On December 2, 1889, John Stewart, a draftsman acting on the instructions of Colonel O. H. Ernst, Officer in Charge of Public Buildings and Grounds, erected a replacement marker above the recovered foundation of the original marker. According to 1898 and 1899 reports, an inscription on the west side of the replacement marker stated: "Position of the meridian post, erected September 20, 1793, and position of the Jefferson stone pier, erected December 18, 1804, and recovered and reerected, December 2, 1889." (Silvio Bedini has written that these reports did not accurately describe the inscription.) The marker was lowered to within 8 inches of its top, so that the inscription was not visible above ground. In 1899, the ground on the west side of the pier was sloped so as to show the inscription on the Pier.

The meridian of the United States was changed to the center of the small dome of the Old Naval Observatory in 1850 (see Old Naval Observatory meridian) and finally replaced by the Greenwich Meridian as the legal prime meridian for both boundaries and navigation in 1912.

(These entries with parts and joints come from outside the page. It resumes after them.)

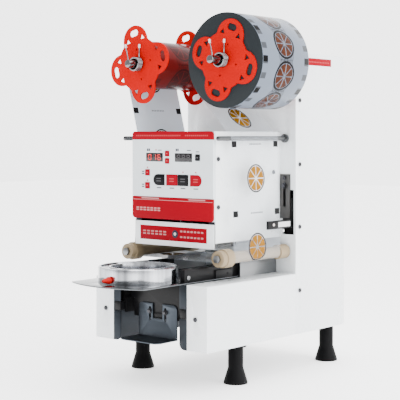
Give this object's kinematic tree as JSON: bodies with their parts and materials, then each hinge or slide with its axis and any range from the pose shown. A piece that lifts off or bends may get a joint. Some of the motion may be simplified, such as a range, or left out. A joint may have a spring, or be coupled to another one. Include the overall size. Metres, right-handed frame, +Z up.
{
  "type": "cup sealing machine",
  "caption": "Upright bench-top cup sealer: white cabinet, film reels on top, keypad head with press, sliding tray with a round cup ring.",
  "frame": {"origin": "on the table under the middle of the whole machine's box", "axes": "+X to the right seen from the front, +Y towards the back, +Z up"},
  "size_m": [0.3492, 0.538, 0.6423],
  "materials": {
    "white_paint": "gloss",
    "white_plastic": "gloss",
    "steel": "satin",
    "chassis_steel": "satin",
    "polished_steel": "polished",
    "black_metal": "satin",
    "black_plastic": "matte",
    "red_plastic": "gloss",
    "membrane": "satin",
    "display": "gloss",
    "board": "satin",
    "chrome": "polished",
    "aluminium": "polished",
    "film": "gloss",
    "film_roll": "gloss",
    "wound_film": "gloss",
    "tan_plastic": "satin",
    "sensor_white": "satin",
    "key_red": "satin",
    "key_black": "satin"
  },
  "bodies": {
    "machine": {"cabinet_cover": "white_paint", "front_plate": "white_paint", "back_plate": "white_paint", "base_plate": "steel", "chassis_plates": "chassis_steel", "arm_covers": "white_paint", "feet": "black_plastic", "machine_screws": "steel", "head_frame": "chassis_steel", "head_cover": "white_paint", "head_bezel": "white_plastic", "head_cap": "red_plastic", "head_band": "red_plastic", "membrane": "membrane", "displays": "display", "control_board": "board", "guide_rods": "chrome", "roller_axles": "chrome", "shaft_bearings": "chassis_steel", "film_web": "film", "press_bridge": "steel", "press_actuator": "black_plastic", "slide_rails": "black_metal", "sensor_plate": "steel", "takeup_motor": "black_metal", "power_supply": "steel", "mains_inlet": "black_plastic"},
    "tray": {"tray_plate": "polished_steel", "tray_arms": "black_metal", "cup_ring": "aluminium", "runners": "black_plastic", "tray_hanger": "black_metal", "rest_screws": "steel"},
    "cup_rest": {"cup_rest": "chassis_steel"},
    "ring_knob": {"ring_knob": "red_plastic"},
    "press": {"press_plate": "aluminium", "sealing_die": "aluminium", "press_rods": "chrome"},
    "safety_door": {"safety_door": "white_paint"},
    "takeup_reel": {"takeup_shaft": "chrome", "takeup_discs": "red_plastic", "takeup_roll": "wound_film", "takeup_clamp": "chrome"},
    "supply_reel": {"supply_shaft": "chrome", "supply_discs": "red_plastic", "supply_roll": "film_roll", "supply_clamp": "chrome"},
    "roller_left": {"roller_left": "tan_plastic"},
    "roller_right": {"roller_right": "tan_plastic"},
    "film_sensor": {"film_sensor": "sensor_white"},
    "rocker_switch": {"rocker_switch": "black_plastic"},
    "key_timer_up": {"key_timer_up": "key_red"},
    "key_timer_down": {"key_timer_down": "key_red"},
    "key_reset": {"key_reset": "key_black"},
    "key_mode": {"key_mode": "key_red"},
    "key_feed": {"key_feed": "key_red"},
    "key_auto": {"key_auto": "key_black"},
    "key_power": {"key_power": "key_red"},
    "key_manual": {"key_manual": "key_black"},
    "key_start": {"key_start": "key_red"}
  },
  "joints": [
    {"name": "tray_slide", "type": "slide", "parent": "machine", "child": "tray", "axis": [0, 1, 0], "range_m": [0, 0.181]},
    {"name": "rest_slide", "type": "slide", "parent": "tray", "child": "cup_rest", "axis": [0, 0, 1], "range_m": [0, 0.013]},
    {"name": "knob_turn", "type": "hinge", "parent": "tray", "child": "ring_knob", "pos_m": [-0.00571, -0.2391, 0.1875], "axis": [0, -1, 0], "range_deg": [-180, 180]},
    {"name": "press_slide", "type": "slide", "parent": "machine", "child": "press", "axis": [0, 0, -1], "range_m": [0, 0.021]},
    {"name": "door_slide", "type": "slide", "parent": "machine", "child": "safety_door", "axis": [0, 0, -1], "range_m": [0, 0.022]},
    {"name": "takeup_turn", "type": "hinge", "parent": "machine", "child": "takeup_reel", "pos_m": [-0.10271, 0.011, 0.559], "axis": [0, 1, 0], "continuous": true},
    {"name": "supply_turn", "type": "hinge", "parent": "machine", "child": "supply_reel", "pos_m": [0.09129, 0.011, 0.559], "axis": [0, 1, 0], "continuous": true},
    {"name": "roller_left_turn", "type": "hinge", "parent": "machine", "child": "roller_left", "pos_m": [-0.11271, 0.011, 0.2175], "axis": [0, 1, 0], "continuous": true},
    {"name": "roller_right_turn", "type": "hinge", "parent": "machine", "child": "roller_right", "pos_m": [0.10129, 0.011, 0.2175], "axis": [0, 1, 0], "continuous": true},
    {"name": "sensor_slide", "type": "slide", "parent": "machine", "child": "film_sensor", "axis": [0, 0, 1], "range_m": [-0.012, 0.001]},
    {"name": "rocker_turn", "type": "hinge", "parent": "machine", "child": "rocker_switch", "pos_m": [-0.00571, 0.261, 0.173], "axis": [1, 0, 0], "range_deg": [-8, 8]},
    {"name": "key_timer_up_press", "type": "slide", "parent": "machine", "child": "key_timer_up", "axis": [0, 1, 0], "range_m": [0, 0.0006], "stiffness_N_per_m": 400},
    {"name": "key_timer_down_press", "type": "slide", "parent": "machine", "child": "key_timer_down", "axis": [0, 1, 0], "range_m": [0, 0.0006], "stiffness_N_per_m": 400},
    {"name": "key_reset_press", "type": "slide", "parent": "machine", "child": "key_reset", "axis": [0, 1, 0], "range_m": [0, 0.0006], "stiffness_N_per_m": 400},
    {"name": "key_mode_press", "type": "slide", "parent": "machine", "child": "key_mode", "axis": [0, 1, 0], "range_m": [0, 0.0006], "stiffness_N_per_m": 400},
    {"name": "key_feed_press", "type": "slide", "parent": "machine", "child": "key_feed", "axis": [0, 1, 0], "range_m": [0, 0.0006], "stiffness_N_per_m": 400},
    {"name": "key_auto_press", "type": "slide", "parent": "machine", "child": "key_auto", "axis": [0, 1, 0], "range_m": [0, 0.0006], "stiffness_N_per_m": 400},
    {"name": "key_power_press", "type": "slide", "parent": "machine", "child": "key_power", "axis": [0, 1, 0], "range_m": [0, 0.0006], "stiffness_N_per_m": 400},
    {"name": "key_manual_press", "type": "slide", "parent": "machine", "child": "key_manual", "axis": [0, 1, 0], "range_m": [0, 0.0006], "stiffness_N_per_m": 400},
    {"name": "key_start_press", "type": "slide", "parent": "machine", "child": "key_start", "axis": [0, 1, 0], "range_m": [0, 0.0006], "stiffness_N_per_m": 400}
  ],
  "couplings": [
    {"joint": "takeup_turn", "follows": "supply_turn", "ratio": -1.9062},
    {"joint": "roller_left_turn", "follows": "supply_turn", "ratio": -8.33},
    {"joint": "roller_right_turn", "follows": "supply_turn", "ratio": -8.33}
  ]
}
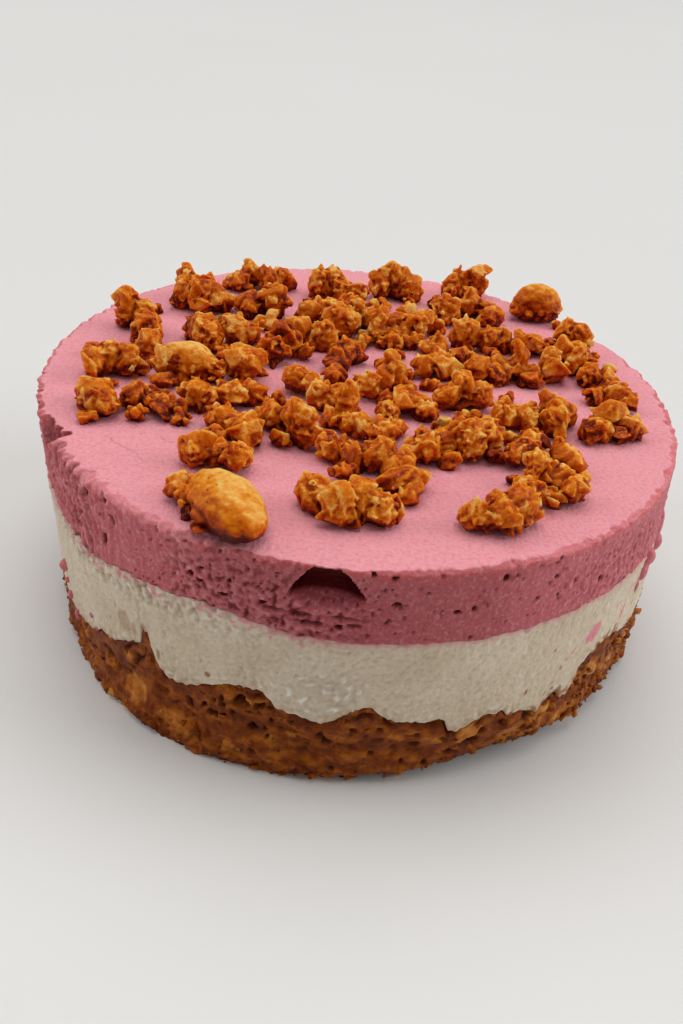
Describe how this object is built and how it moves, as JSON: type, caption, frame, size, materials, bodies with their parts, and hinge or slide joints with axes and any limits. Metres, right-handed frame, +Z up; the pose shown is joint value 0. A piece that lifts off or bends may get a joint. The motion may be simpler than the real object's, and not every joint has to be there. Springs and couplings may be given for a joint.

In 1920, Congress approved the placement of a new delineation stone on the Ellipse, the Zero Milestone, which is an itinerary marker from which official mileages from Washington would be determined. The new marker, a gift of the Lee Highway Association, was for some reason placed one foot west of the original meridian line extending north–south from the center of the White House.

In 1943, the Jefferson Memorial was completed due south of the White House on the Washington Meridian. As a result, the Jefferson Pier now stands on a north–south line that passes near the centers of the "President's house" and the memorial dedicated to the president for whom the Pier is named.

==Maintenance==
An artifact sometimes confusing to and often overlooked by tourists, Jefferson Pier is maintained today by the National Park Service under its National Mall and Memorial Parks administrative unit. In 1890 a new monument, the Ellipse Meridian Stone, was placed by the Coast and Geodetic Survey in the center of the Ellipse in President's Park about 1506 ft north of the Jefferson Pier in a more protected area. Theodolite measurements showed the new Ellipse Meridian Stone stood 26 in from the longitudinal line of the replacement Jefferson Stone, indicating one of the two markers was improperly located.